Guy Lafleur a touché des gens de tous les horizons. C’est peut-être Gaétan Lefebvre qui l’a le mieux résumé. Avant de devenir thérapeute en chef du Canadien dans les années 1990, il a commencé comme simple assistant à temps partiel à l’époque où le Démon blond terrorisait la Ligue nationale.

« Il était bon sur la glace, encore meilleur hors glace, que ce soit avec les fondations, ses coéquipiers ou le personnel. J’étais en bas de l’échelle, je n’ai jamais marqué un but.

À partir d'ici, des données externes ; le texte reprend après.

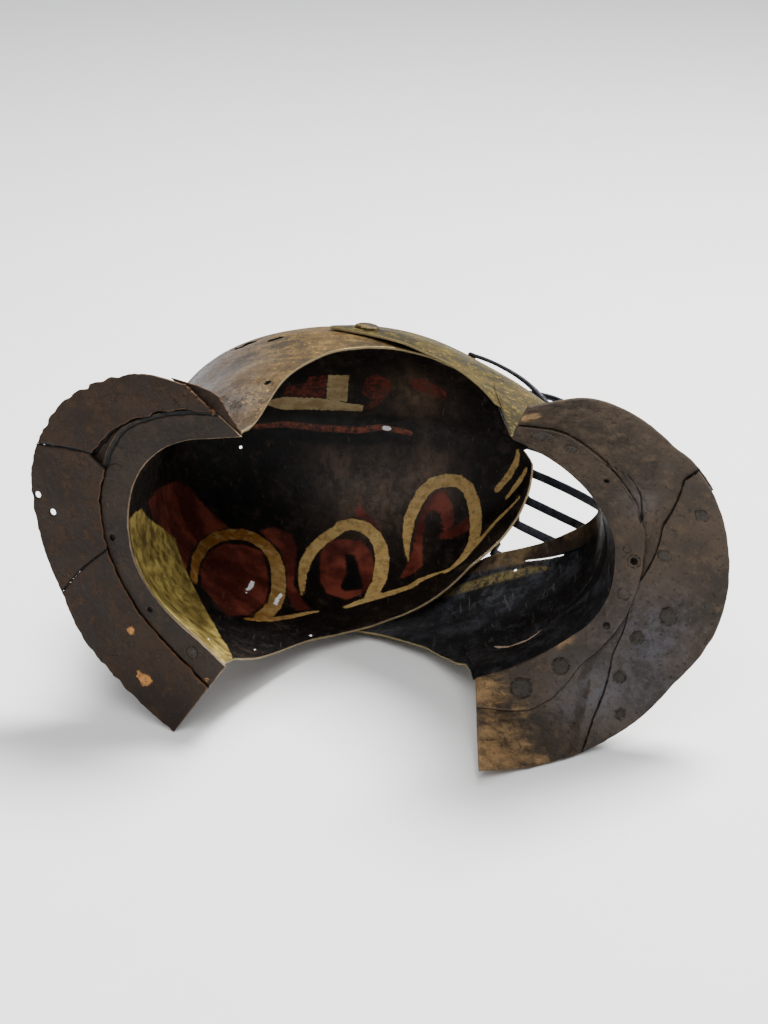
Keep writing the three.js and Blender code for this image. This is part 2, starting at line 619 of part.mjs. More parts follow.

Mais il me disait toujours : “C’est important, ce que tu fais.” »

Des témoignages de la sorte, on en a entendu beaucoup mardi sur le parvis de la basilique-cathédrale Marie-Reine-du-Monde, à Montréal, à l’occasion des funérailles de Guy Lafleur. L’amour du public s’est exprimé à travers les « Guy, Guy, Guy » scandés par les gens quand le cortège funèbre s’est immobilisé, boulevard René-Lévesque. L’amour des proches de Lafleur s’est exprimé à travers les témoignages glanés au fil de la journée. Tous avaient en commun d’avoir ressenti l’impact de la présence de Lafleur dans leur entourage.

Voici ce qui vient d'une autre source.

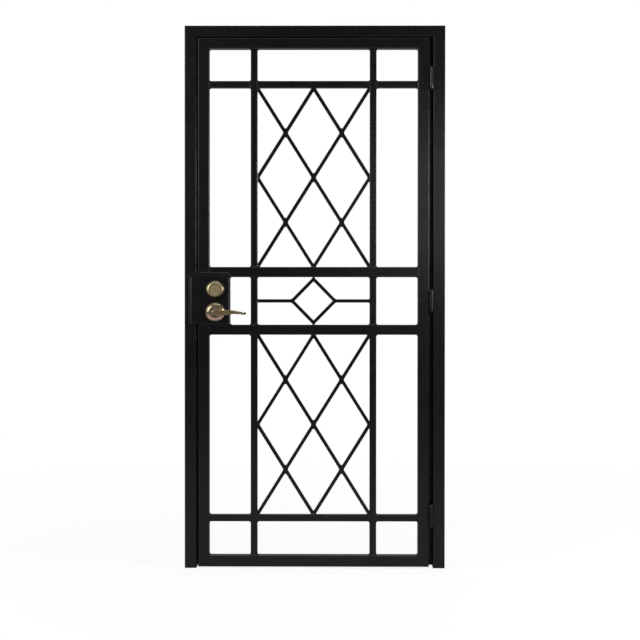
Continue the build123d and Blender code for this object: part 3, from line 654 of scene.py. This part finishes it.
def hinge_welds():
    """Beads round the hinge wings, on the leaf for the upper halves and on the jamb for the lower.

    A wing starts a little way from the end of its half where the two halves meet.
    """
    wing_height, from_meeting_end, past_tube_edge = 0.027, 0.001, 0.003
    fore = Edges.front + past_tube_edge
    for body, half, face_side, standing_out in (
        ("leaf", "sleeve", 0, RIGHTWARD),
        ("frame", "barrel", 1, LEFTWARD),
    ):
        shape = bmesh.new()
        for hinge in ("top", "middle", "bottom"):
            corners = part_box(f"{hinge}_hinge_{half}")
            x, rear = corners[face_side].x, corners[1].y
            if half == "sleeve":
                low = corners[0].z + from_meeting_end
            else:
                low = corners[1].z - from_meeting_end - wing_height
            high = low + wing_height
            bead(shape, (x, rear, low), (x, rear, high), standing_out, INWARD, HINGE_LEG)
            bead(shape, (x, fore, low), (x, rear, low), standing_out, DOWNWARD, HINGE_LEG)
            bead(shape, (x, fore, high), (x, rear, high), standing_out, UPWARD, HINGE_LEG)
        piece_from(shape, f"hinge_{half}_welds", body, "black_coated_steel")


def stop_welds():
    """Stitch welds along the door stops, on the side that the leaf closes against."""
    shape = bmesh.new()
    stitch, pitch, from_side_end, from_header_end = 0.035, 0.26, 0.05, 0.04
    for name, side, away in (("strike_stop", 0, RIGHTWARD), ("hinge_stop", 1, LEFTWARD)):
        low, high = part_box(name)
        x = (low, high)[side].x
        start = low.z + from_side_end
        while start + stitch < high.z:
            bead(shape, (x, low.y, start), (x, low.y, start + stitch), OUTWARD, away, STOP_LEG)
            start += pitch
    low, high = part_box("header_stop")
    y, z = low.y, high.z
    start = low.x + from_header_end
    while start + stitch < high.x:
        bead(shape, (start, y, z), (start + stitch, y, z), OUTWARD, DOWNWARD, STOP_LEG)
        start += pitch
    piece_from(shape, "stop_welds", "frame", "black_coated_steel")


opening_corner_welds()
bar_seam_welds()
flush_welds()
lattice_welds("upper_lattice_welds", Edges.upper_rail_high, Edges.high_bar_low)
lattice_welds("lower_lattice_welds", Edges.low_bar_high, Edges.lower_rail_low)
diamond_welds()
guard_plate_welds()
hinge_welds()
stop_welds()


# Screws

SCREW_RADIUS = 0.0036
SCREW_RISE = 0.0007
SCREW_SEGMENTS = 32
# The head's outline from its foot to its top, as shares of its radius and of its rise.
SCREW_PROFILE = ((1.0, -0.1), (1.0, 0.25), (0.94, 0.55), (0.8, 0.8), (0.62, 0.93))
CROSS_ARM = 0.48 * SCREW_RADIUS
CROSS_HALF_WIDTH = 0.11 * SCREW_RADIUS
CROSS_DEPTH = 1.05 * SCREW_RISE
CROSS_FLOOR_SHARE = 0.8


def screw_head(shape, centre, facing, turn):
    """Adds a low oval screw head with a cross recess, standing on a plate that faces one way."""
    centre, facing = Vector(centre), Vector(facing).normalized()
    side = UPWARD.cross(facing).normalized()
    up = facing.cross(side)

    def place(u, v, out):
        level = side * (u * cos(turn) - v * sin(turn)) + up * (u * sin(turn) + v * cos(turn))
        return shape.verts.new(centre + level + facing * out)

    angles = [2 * pi * n / SCREW_SEGMENTS for n in range(SCREW_SEGMENTS)]
    rings = []
    for share, lift in SCREW_PROFILE:
        reach, out = share * SCREW_RADIUS, lift * SCREW_RISE
        rings.append([place(reach * cos(angle), reach * sin(angle), out) for angle in angles])
    for near, far in zip(rings, rings[1:]):
        join_rings(shape, near, far)
    arm, half = CROSS_ARM, CROSS_HALF_WIDTH
    cross = (
        (arm, -half), (arm, half), (half, half), (half, arm), (-half, arm), (-half, half),
        (-arm, half), (-arm, -half), (-half, -half), (-half, -arm), (half, -arm), (half, -half),
    )
    rim = [place(u, v, SCREW_RISE) for u, v in cross]
    pit = [
        place(CROSS_FLOOR_SHARE * u, CROSS_FLOOR_SHARE * v, SCREW_RISE - CROSS_DEPTH)
        for u, v in cross
    ]
    join_rings(shape, rim, pit)
    shape.faces.new(pit)
    shape.faces.new(rings[0])
    borders = [edge for loop in (rings[-1], rim) for edge in loop_edges(shape, loop)]
    bmesh.ops.triangle_fill(shape, use_beauty=True, edges=borders)


def loop_edges(shape, loop):
    """The edges of a closed ring of vertices."""
    return [
        shape.edges.get((first, second)) or shape.edges.new((first, second))
        for first, second in zip(loop, loop[1:] + loop[:1])
    ]


def plate_screws(name, body, node, facing, spacing):
    """Two screws in each of the two plates of a node, above and below its bolt.

    No two screws stop at the same turn.
    """
    shape = bmesh.new()
    low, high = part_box(node)
    x = high.x if facing.x > 0 else low.x
    y = (low.y + high.y) / 2
    first_turn, turn_per_plate, turn_per_side = 0.5, 1.0, 0.7
    for index, centred_on in enumerate(("lever_spindle", "dead_bolt")):
        plate_height = sum(span(centred_on, "z")) / 2
        for side in (-1, 1):
            centre = (x, y, plate_height + side * spacing / 2)
            turn = first_turn + turn_per_plate * index + turn_per_side * side
            screw_head(shape, centre, facing, turn)
    piece_from(shape, name, body, "bright_steel", smooth=False)


plate_screws("strike_screws", "frame", "strike_plates", RIGHTWARD, spacing=0.052)
plate_screws("faceplate_screws", "leaf", "bolt_faceplates", LEFTWARD, spacing=0.043)


# Studio


def white_to_the_camera():
    """A world that is white to the camera, and dim to the rest.

    Metal and gloss see its backdrop, which is dark on the outside of the door and paler behind it.
    """
    world = bpy.data.worlds.new("studio")
    bpy.context.scene.world = world
    world.use_nodes = True
    tree = world.node_tree
    surround = tree.nodes["Background"]
    backdrop = tree.nodes.new("ShaderNodeBackground")
    white = tree.nodes.new("ShaderNodeBackground")
    for light in (surround, backdrop, white):
        light.inputs["Color"].default_value = (1, 1, 1, 1)
    surround.inputs["Strength"].default_value = 0.30
    white.inputs["Strength"].default_value = 1.0
    direction = tree.nodes.new("ShaderNodeTexCoord")
    axes = tree.nodes.new("ShaderNodeSeparateXYZ")
    tree.links.new(direction.outputs["Generated"], axes.inputs[0])
    strength = map_range(
        tree, axes.outputs["Y"], from_low=-0.05, from_high=0.45, low=0.03, high=0.20, smooth=True
    )
    tree.links.new(strength, backdrop.inputs["Strength"])
    rays = tree.nodes.new("ShaderNodeLightPath")
    shiny = tree.nodes.new("ShaderNodeMath")
    shiny.operation = "MAXIMUM"
    tree.links.new(rays.outputs["Is Glossy Ray"], shiny.inputs[0])
    tree.links.new(rays.outputs["Is Transmission Ray"], shiny.inputs[1])
    to_the_rest = mix_shaders(tree, shiny.outputs[0], surround.outputs[0], backdrop.outputs[0])
    to_all = mix_shaders(tree, rays.outputs["Is Camera Ray"], to_the_rest, white.outputs[0])
    tree.links.new(to_all, tree.nodes["World Output"].inputs["Surface"])


def floor():
    """A plain pale floor that keeps the door's soft shadow and is nearly white to the camera.

    Its own light makes up for the lamps, which reach its far side less.
    """
    reach, below_the_door = 4.5, 0.0005
    near, far = 1.0, 4.5
    mesh = bpy.data.meshes.new("studio_floor")
    corners = [(-reach, -reach, 0), (reach, -reach, 0), (reach, reach, 0), (-reach, reach, 0)]
    mesh.from_pydata(corners, [], [(0, 1, 2, 3)])
    piece = bpy.data.objects.new("studio_floor", mesh)
    bpy.context.scene.collection.objects.link(piece)
    piece.location = ((cad_low.x + cad_high.x) / 2, 0, cad_low.z - below_the_door)
    finish = Finish("pale_studio_floor")
    finish.put("Base Color", (0.80, 0.80, 0.80, 1))
    finish.put("Roughness", 0.9)
    finish.put("Specular IOR Level", 0.1)
    distance = finish.nodes.new("ShaderNodeVectorMath")
    distance.operation = "LENGTH"
    finish.links.new(finish.place, distance.inputs[0])
    rays = finish.nodes.new("ShaderNodeLightPath")
    surface = finish.shader.outputs[0]
    for ray, share, near_glow, far_glow in (
        ("Is Camera Ray", 0.84, 1.03, 1.13),
        ("Is Glossy Ray", 0.80, 0.25, 0.25),
    ):
        glow = finish.nodes.new("ShaderNodeEmission")
        strength = map_range(finish.tree, distance.outputs["Value"], near, far, near_glow, far_glow)
        finish.links.new(strength, glow.inputs["Strength"])
        part = finish.nodes.new("ShaderNodeMath")
        part.operation = "MULTIPLY"
        part.inputs[1].default_value = share
        finish.links.new(rays.outputs[ray], part.inputs[0])
        surface = mix_shaders(finish.tree, part.outputs[0], surface, glow.outputs[0])
    finish.links.new(surface, finish.nodes["Material Output"].inputs["Surface"])
    mesh.materials.append(finish.material)


def lamp(name, place, aim, width, height, power):
    """A rectangular soft light, seen in gloss but not by the camera."""
    light = bpy.data.lights.new(name, "AREA")
    light.shape = "RECTANGLE"
    light.size, light.size_y = width, height
    light.energy = power
    holder = bpy.data.objects.new(name, light)
    bpy.context.scene.collection.objects.link(holder)
    holder.location = place
    holder.rotation_mode = "QUATERNION"
    holder.rotation_quaternion = (Vector(aim) - Vector(place)).to_track_quat("-Z", "Y")
    holder.visible_camera = False


def lights():
    """A window over the camera's right shoulder, and broad banks at both sides, above and behind."""
    lamp("window_light", (0.6, -4.6, 1.82), (-0.2, 0, 1.5), width=0.9, height=0.9, power=5.0)
    lamp("left_bank", (-3.2, -2.1, 2.1), (-0.8, 0, 1.0), width=2.8, height=1.7, power=64)
    lamp("right_bank", (2.0, -1.0, 1.64), (-0.4, 0, 1.1), width=1.0, height=0.84, power=52)
    lamp("top_bank", (-0.5, -0.9, 4.3), (-0.5, 0, 0.9), width=2.6, height=1.2, power=22)
    lamp("back_bank", (-0.5, 2.6, 4.8), (-0.5, 0, 0.8), width=2.8, height=1.2, power=60)


def camera():
    """The photograph's viewpoint, from a fit to the door's edges in the picture."""
    place = Vector((-0.4509254, -4.6277703, 0.9807095))
    yaw, pitch, roll = -0.0053, -0.0077, 0.0005
    picture_width, focal = 640, 1210.04
    forward = Vector((sin(yaw) * cos(pitch), cos(yaw) * cos(pitch), sin(pitch)))
    level = Vector((cos(yaw), -sin(yaw), 0))
    rise = level.cross(forward)
    right = cos(roll) * level + sin(roll) * rise
    up = cos(roll) * rise - sin(roll) * level
    view = bpy.data.cameras.new("photo_camera")
    view.sensor_width = 36.0
    view.lens = view.sensor_width * focal / picture_width
    view.clip_start, view.clip_end = 0.05, 60
    holder = bpy.data.objects.new("photo_camera", view)
    bpy.context.scene.collection.objects.link(holder)
    turn = Matrix((right, up, -forward)).transposed()
    holder.matrix_world = Matrix.Translation(place) @ turn.to_4x4()
    bpy.context.scene.camera = holder


white_to_the_camera()
floor()
lights()
camera()
bpy.context.scene.view_settings.view_transform = "Standard"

À commencer par un jeune Gaétan Lefebvre qui, en troisième secondaire (!), commençait déjà à besogner dans le vestiaire au Forum.

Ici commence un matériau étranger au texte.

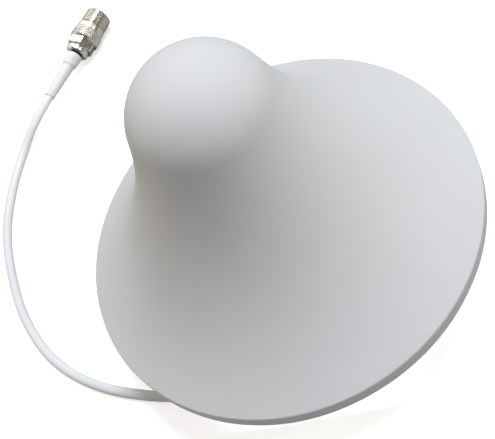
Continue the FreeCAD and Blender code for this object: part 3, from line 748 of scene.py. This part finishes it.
def studio_floor():
    """A pale floor, darker in the light that it throws back than to the camera.

    Its glow, which only the camera sees, lifts the shadows and grows outwards into the white
    of the backdrop."""
    finish = Finish("studio_floor", 0.9, Emission_Color=(1.0, 1.0, 1.0, 1.0))
    finish.colour(finish.noise(150.0), (0.93, 0.93, 0.93), (0.95, 0.95, 0.95))
    tree, shader = finish.material.node_tree, finish.shader
    paint = shader.inputs["Base Color"].links[0].from_socket
    tone = finish.nodes.new("ShaderNodeVectorMath")
    tone.operation = "SCALE"
    tree.links.new(paint, tone.inputs[0])
    tree.links.new(light_path_switch(tree, "Is Camera Ray", FLOOR_BOUNCE, 1.0),
                   tone.inputs["Scale"])
    tree.links.new(tone.outputs["Vector"], shader.inputs["Base Color"])
    from_middle = finish.nodes.new("ShaderNodeVectorMath")
    from_middle.operation = "LENGTH"
    tree.links.new(finish.place, from_middle.inputs[0])
    outwards = finish.nodes.new("ShaderNodeMapRange")
    for socket, value in (("From Min", GLOW_STARTS), ("From Max", GLOW_FULL),
                          ("To Min", FLOOR_GLOW), ("To Max", BACKDROP)):
        outwards.inputs[socket].default_value = value
    tree.links.new(from_middle.outputs["Value"], outwards.inputs["Value"])
    glow = finish.nodes.new("ShaderNodeMath")
    glow.operation = "MULTIPLY"
    tree.links.new(outwards.outputs["Result"], glow.inputs[0])
    tree.links.new(light_path_switch(tree, "Is Camera Ray", 0.0, 1.0), glow.inputs[1])
    tree.links.new(glow.outputs["Value"], shader.inputs["Emission Strength"])
    return finish.bump(finish.noise(3.0), 0.02).material


FINISHES = {maker.__name__: maker() for maker in (
    white_plastic, base_plastic, grey_rubber, zinc_screw, aluminium_sheet, nylon, brass,
    cable_jacket, white_sleeve, tinned_copper, ptfe, nickel, black_ferrule,
    gold_contact)}


# ---- what each piece wears and which body it rides on ------------------------------------

def dress(piece, slot_name):
    piece.data.materials.clear()
    piece.data.materials.append(FINISHES[slot_name])


for part in frame["record"]["subparts"]:
    dress(frame["nodes"][part["node"]], part["material_slot"])

NEW_PIECES = (
    (cable, "antenna", "cable_jacket"),
    (stem, "antenna", "base_plastic"),
    (washer, "washer", "grey_rubber"),
    (nut, "nut", "base_plastic"),
    (taper_sleeve, "antenna", "white_sleeve"),
    (wide_sleeve, "antenna", "white_sleeve"),
    (back_ring, "antenna", "nickel"),
    (hex_nut, "antenna", "nickel"),
    (knurled_ring, "antenna", "nickel"),
    (shell, "antenna", "nickel"),
)
for piece, body, slot_name in NEW_PIECES:
    dress(piece, slot_name)
    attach(piece, body)

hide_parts("signal_cord")
on_cable = [taper_sleeve, wide_sleeve, back_ring, hex_nut, knurled_ring, shell]
on_cable += [frame["nodes"][name] for name in (
    "crimp_ferrule", "cord_end_jacket", "cord_end_braid", "cord_end_dielectric",
    "cord_end_conductor", "jack_insulator", "jack_contact")]


# ---- floor and light ---------------------------------------------------------------------

FLOOR_HALF = 3.0                    # metres from the middle to each side
UNDER_PLATE = (0.0, 0.0, -0.016)    # the middle of the stem, under the plate

# name, azimuth and elevation in degrees, distance, width and height in metres, power in
# watts, colour, the point it stands round and faces
LIGHTS = (
    ("key_light", 160.0, 70.0, 3.6, 1.35, 1.35, 103.0, (0.82, 0.905, 0.985), (0.0, 0.0, 0.0)),
    ("top_light", 0.0, 88.0, 3.6, 2.7, 2.7, 31.0, (1.0, 0.87, 0.93), (0.0, 0.0, 0.0)),
    ("left_fill", 296.0, 20.0, 3.0, 2.0, 2.0, 20.5, (1.0, 0.92, 0.68), (0.0, 0.0, 0.0)),
    ("right_fill", 112.0, 34.0, 3.0, 1.25, 1.25, 14.5, (1.0, 0.95, 0.74), (0.0, 0.0, 0.0)),
    ("back_fill", 185.0, 30.0, 3.0, 2.0, 1.5, 4.0, (1.0, 0.75, 0.55), (0.0, 0.0, 0.0)),
    ("jack_light", 242.2, 46.5, 0.085, 0.055, 0.115, 0.032, (1.0, 0.98, 1.0),
     (JACK_X, 0.098, JACK_Z)),
    ("stem_light_front", 30.0, 0.0, 0.082, 0.07, 0.014, 0.012, (1.0, 1.0, 1.0), UNDER_PLATE),
    ("stem_light_right", 120.0, 0.0, 0.082, 0.07, 0.014, 0.012, (1.0, 1.0, 1.0), UNDER_PLATE),
    ("stem_light_back", 240.0, 0.0, 0.082, 0.07, 0.014, 0.012, (1.0, 1.0, 1.0), UNDER_PLATE),
)


def make_floor():
    """A plain square under the part, which is no piece of it."""
    mesh = bpy.data.meshes.new("floor")
    corners = [(-FLOOR_HALF, -FLOOR_HALF), (FLOOR_HALF, -FLOOR_HALF),
               (FLOOR_HALF, FLOOR_HALF), (-FLOOR_HALF, FLOOR_HALF)]
    mesh.from_pydata([(x, y, FLOOR_Z) for x, y in corners], [], [(0, 1, 2, 3)])
    mesh.materials.append(studio_floor())
    floor = add_to_scene("floor", mesh)


def make_light(name, azimuth, elevation, distance, width, height, power, colour, aim):
    """A rectangular lamp that the camera doesn't see."""
    turn, rise = math.radians(azimuth), math.radians(elevation)
    towards = Vector((math.sin(turn) * math.cos(rise), -math.cos(turn) * math.cos(rise),
                      math.sin(rise)))
    data = bpy.data.lights.new(name, "AREA")
    data.shape = "RECTANGLE"
    data.size = width
    data.size_y = height
    data.energy = power
    data.color = colour
    light = add_to_scene(name, data)
    light.location = Vector(aim) + towards * distance
    light.rotation_mode = "QUATERNION"
    light.rotation_quaternion = (-towards).to_track_quat("-Z", "Y")
    light.visible_camera = False


def make_world():
    """White to the camera, and almost dark to the part."""
    world = bpy.data.worlds.new("studio")
    bpy.context.scene.world = world
    world.use_nodes = True
    background = world.node_tree.nodes["Background"]
    background.inputs["Color"].default_value = (1.0, 1.0, 1.0, 1.0)
    strength = light_path_switch(world.node_tree, "Is Camera Ray", AMBIENT, BACKDROP)
    world.node_tree.links.new(strength, background.inputs["Strength"])


make_floor()
make_world()
for settings in LIGHTS:
    make_light(*settings)
bpy.context.scene.view_settings.view_transform = "Standard"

« Guy aimait arriver très tôt, a raconté Lefebvre. Il y avait un problème : ça prenait quelqu’un pour débarrer le vestiaire. Moi, la semaine, je finissais l’école à trois heures et demie. J’ai fini par avoir la permission de mon père pour finir l’école plus tôt. Mais je n’avais pas assez de temps pour partir de Pointe-Saint-Charles vers le Forum, donc un chauffeur du nom de Guy Lafleur venait me chercher à l’école. Mais là, il fallait que je convainque mes professeurs que c’était le vrai Guy Lafleur qui venait me chercher !

« Je le vois encore… “Viens-t’en, on va être en retard !” Je lui disais : “On joue à 8 h !” On arrivait au Forum. Le temps de me changer, lui avait mis ses jambières, pantalon et patins et on jouait au backgammon pendant une heure. »

Les coéquipiers

C’est évidemment dans le vestiaire du Canadien que son influence s’est le plus fait sentir. « Pendant six ans, il était le premier marqueur ou presque, a rappelé Mario Tremblay, son coéquipier de 1974 à 1984. Moi, je disais aux gars : “On est-tu chanceux ? On est sur le banc, on voit ça tous les soirs, on est payés pour voir ça, c’est de toute beauté !”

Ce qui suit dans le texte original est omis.